Similar to the vertical stabilizers, the surfaces are made of aluminum and boron/epoxy composite.
The fighter's retractable tricycle Landing Gear retracts into the fuselage, the legs turning 90 to lie flat in under-fuselage wells.
The undercarriage track is narrow at 2.75 m.
The F-15 is also fitted with a retractable arresting hook for emergency situations when the wheel brakes have failed.
Powerplant.

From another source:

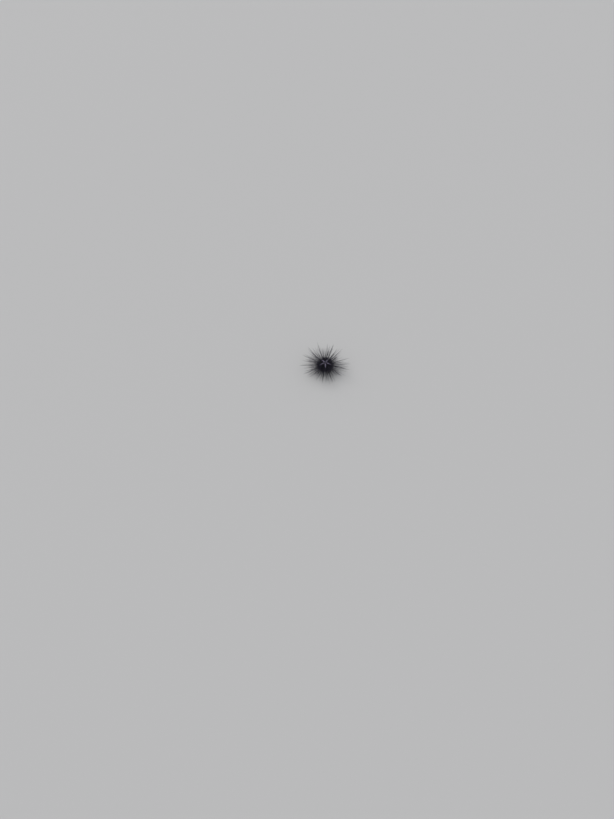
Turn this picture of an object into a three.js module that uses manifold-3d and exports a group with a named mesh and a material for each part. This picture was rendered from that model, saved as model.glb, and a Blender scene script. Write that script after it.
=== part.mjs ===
// A long-spined black sea urchin (genus Diadema, a young adult), life size, standing on its lower spines.
// Millimetres, +Z up. The floor is z = 0, the body's axis is the Z axis, and -Y faces the viewer.
// The test (shell) is parted as its real fields are: five wide interambulacra and five narrow ambulacra,
// each one solid with its own spines, round an apical disc above and a peristome with five teeth below.

import * as THREE from "three";
import { mergeVertices } from "three/addons/utils/BufferGeometryUtils.js";
import Module from "manifold-3d";

const wasm = await Module();
wasm.setup();

const radians = THREE.MathUtils.degToRad;
const lerp = THREE.MathUtils.lerp;
const clamp = THREE.MathUtils.clamp;

// Driving sizes.
const TEST_RADIUS = 26; // half the test's diameter at the ambitus, its widest line
const DOME_HEIGHT = 14.5; // ambitus to the top of the test
const BELLY_DEPTH = 10.5; // ambitus to the flat oral face
const DOME_ROUNDNESS = 2.15; // superellipse powers: 2 is an ellipse, more is boxier
const BELLY_ROUNDNESS = 2.6;
const STANDING_GAP = 10; // oral face above the floor, held up by the lower spines
const AMBITUS_Z = STANDING_GAP + BELLY_DEPTH;
const REACH = { x: 95, y: 87 }; // axis to the outermost spine tips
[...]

The F-15C is powered by twin Pratt & Whitney F100-PW-220 afterburning turbofans with dry thrust of 14,590 lbf (64.9 kN) each, and thrust with afterburner of 23,770 lbf (105.7 kN) for each.
The F100 has a dual spool axial compressor with 3 fan and 10 compressor stages and inlet variable vanes, 2-stage low and high pressure turbines, a combustion chamber, and an afterburner spray ring.
Engine length F100-PW-220: 5.280 m
Low pressure compressor diameter: 0.928 m
Maximum diameter: 1,181 m
Dry weight: 1,444 kg.
The engine control system (ECS) comprises a primary digital control and a secondary hydro-mechanical control mode used as a back-up.
The Auxiliary Power Unit, or Jet Fuel Starter (JFS), is housed centrally between the two engines, which allows for the twin engines to start on the ground.
Air Inlets work independently of each other and consist of three variable ramps each, a variable diffuser ramp and a variable bypass door to control the airflow. The bypass door is used to relieve excess pressure in the inlet duct. Ramps move by utilizing the F-15's hydraulic power system.
Position and air flow control is provided automatically, based on Mach number, temperature, angle of attack, and other parameters.
The first variable ramp is pivotally suspended and can pivot between 4° up and 10° down. The overall goal of the system is to provide the engines with smooth optimal airflow.
All aircraft systems described herein are based on the actual systems used in the actual F-15C Eagle.
Realism is the main cornerstone of the Advanced Flight Model (AFM) implementation for this aircraft.
The main goal for this F-15C simulation is realism in all aircraft systems, affecting the fighter's flight characteristic, and taking into account all aerodynamic forces and external environmental factors.